Ghose states that a female is entitled to be maintained by her father's family, if her husband's family is extinct, or incapable on account of extreme poverty, to support her. (Ghose's Principles of Hindu Law,. 10th Edition, p. 305.) He also points out that the sonless widowed daughter and grand daughter and sister come back to the family of the father according to Medhatithi. (Ghose's Principles of Hindu Law, 10th Edition, p. 310.) As Mayne observes Medhatithi's work is the earliest commentary extant on Manu and is frequently referred to as of high authority and mentioned in the Mitakshara and Smritichandrika. (Mayne on Hindu Law and Usage, 10th Edition,, p. 43.) Sircar expresses the opinion that a married daughter is ordinarily to be maintained in her husband's family, but if they are unable to maintain her, she is entitled to be maintained in her father's family. (Sircar's Hindu Law, 8th Edition, p. 534). West and Buhler quote with approval the decisions in the two cases reported by Strange. (West and Buhler's Hindu Law, 4th Edition, p. 241). Before the decision in Bai Mangal v. Bai Rukhmini I.L.R. (1898) Bom. 291, Mayne was of the same opinion but the learned author of the next edition accepted that decision as being correct and altered his opinion accordingly, This view has been maintained in the latest edition. (Mayne's Hindu Law and Usage, 10th Edition, p. 825.) Gour's Hindu Code also accepts the Bombay case as deciding the point (4th edition, page 322).

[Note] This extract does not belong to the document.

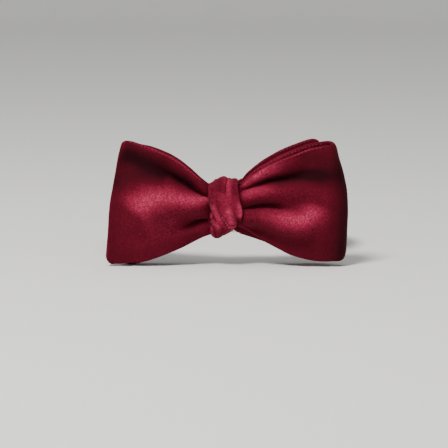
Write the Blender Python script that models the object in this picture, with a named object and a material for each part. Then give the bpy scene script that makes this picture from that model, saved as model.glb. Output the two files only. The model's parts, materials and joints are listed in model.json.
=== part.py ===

17. The decision in Janki v. Nand Ram I.L.R(1888) All. 194 must now be accepted as embodying a rule of Hindu Law and as there is a moral obligation on a father to support his daughter, whether married or unmarried, I can see no valid reason for refusing to apply the rule to a widowed daughter who is penniless. The only distinction between a widowed daughter-in-law and a widowed daughter is that on her marriage the daughter passes into another family, but the moral obligation of the father to support her when in want still remains and the same reasoning which led to the rule in Janki v. Nand Ram I.L.R. (1888) All. 194 , being laid down applies. The decisions reported in Strange and Macnaghten provide additional reasons for applying it and most of the learned authors of works on Hindu Law have accepted it. The right to maintenance which was claimed in the cases reported in Strange and Macnaghten was not based on the reasoning to be found in Janki v. Nand Ram I.L.R. (1888) All. 194 , but the right was clearly recognised. It is not necessary to consider how far the rule extends, but obviously it could not be extended to the Guru, guest, religious mendicant, or an aged and helpless person who is in no sense a member of the family and could only be the object of charity. There is, however, ample authority for applying the rule in this case Consequently I hold that a widowed daughter in the position of the respondent in this case is entitled to maintenance out of her father's estate in the hands of his widow and I would dismiss the appeal with costs.

Krishnaswami Aiyangar, J.

18. I agree.

Somayya, J.

19. I agree.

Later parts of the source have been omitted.